By Lakhram Bhagirat
Every human being deserves to be treated with indifference and should be allowed to express themselves freely. The very foundation of humanity speaks about kindness, acceptance and most importantly, spreading love. Quite often, people would use various mediums as an excuse to stray away from those foundational principles.
Perhaps the most widely-used reason for straying from the foundational principle of acceptance is religion.
According to Pastor Marvin Junior Livan, this should not be. Religion should not be used in a way to oppress or to cast judgement on someone. He feels that kindness, acceptance and love should be afforded to every individual despite their perceived differences.
Pastor Livan ministers at the Hope of Christ Anglican Church. The Church falls under the United Anglo-Catholic Church umbrella.
According to the United Anglo-Catholic Church’s website, they are an inclusive Church Family. They have missions in the United States and South America which are continuing the Anglican tradition.
“We are traditional in faith and practice, with both Roman and Anglican liturgical traditions, but modern in our understanding of social justice and human nature. We are a Church that welcomes all men and women in the name of Christ; to join with us in adoration and worship of the Crucified and Risen Christ,” the website states.
It was those very values that drew Pastor Livan to the Church because as a member of the Lesbian, Gay, Bisexual, Transgender, Queer (LGBTQ) community he felt isolated from the other churches he was attending.
The 28-year-old grew up in an Anglican family, and church played a major role in his formative years. He went to Bible school in Guyana and was later commissioned as a Pastor in the Pentecostal church after marriage. However, he left the church after his marriage was dissolved and went on a self-realisation journey.

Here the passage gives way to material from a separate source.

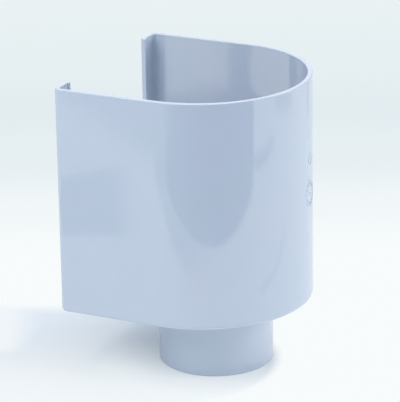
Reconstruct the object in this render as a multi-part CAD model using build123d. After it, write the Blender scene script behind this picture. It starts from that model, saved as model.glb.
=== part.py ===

“After myself and wife had broken up and we divorced, I found myself in a same-sex relationship. I had always known my sexuality, but thought I could have suppressed it. I just had to be myself, so after I found myself in that same-sex relationship, I was not going to church because of the stigma and discrimination attached to it,” he recounted.
However, he felt lost most of the time and that something was missing from his life. After years of being a devout Christian, Pastor Livan was there trying to navigate between his true self and love for the church.
This led him to the World Wide Web where he came across the Anglican Episcopal Church where he learnt that everyone, despite their gender, sexual orientation and race, was welcomed. He went back to his childhood church, this time with his same-sex partner. He immediately became involved in the church and served as one of the altar boys.
“Still yet, there were persons that showed me and my other half a bad face and with that, I started to question a lot of things within the church. I started to advocate with the Human Rights and Social Justice Commission that falls under the Anglican Diocese and it didn’t take me anywhere. Because I was a lone soldier there, because a lot of LGBT persons were afraid to come out and advocate alongside us. Me and my partner were the lone soldiers and we were not going anywhere. I began to question whether my same-sex partner can have our union be blessed there? Can we be recognised as a couple?”
Pastor Livan, at that time, knew that there needed to be changes and work on a plan he always had.
He always envisioned a space where the LGBTQ community could be safe and from that vision came the Hope of Christ Anglican Church.
“I started to look on the Internet for LGBT-welcoming Anglican denominations which is independent. So, I found the United Anglo-Catholic Church and they are LGBT-welcoming. In that church, same-sex marriages are legal and recognised. I started my research and got hold of Father Rick, who is a former priest of the church and he gave me the information. He also submitted my name to the Bishop and explained what I wanted to do and I was welcomed,” Pastor Livan explained.
Last October, Pastor Livan gathered some of his friends and they formed the Trust Board to manage the church. They held several meetings and in January they held their first service.
“I was overwhelmed when we had our first service because we finally have a place where the LGBT community can be safe and worship. We were free from the homophobic teachings and I was happy. At first, the community did not know much about us, but from our second service the word started to get out and we were getting the support. It was very important for us to have our safe place, because persons who were kicked out of their churches now had a place to worship God and be themselves rather than going to a homophobic church,” he said.
“The message I am trying to get out there is God is not homophobic. God loves everyone and being out there is not a sin. Being gay is not a sin. God won’t punish nobody for being gay,” he added.
Pastor Livan said the word of God is one that encourages kindness and non-judgment so those are the principles on which he bases his messages.
The church now provides an escape for LGBTQ persons who are uncomfortable with the messages being shared in their respective churches.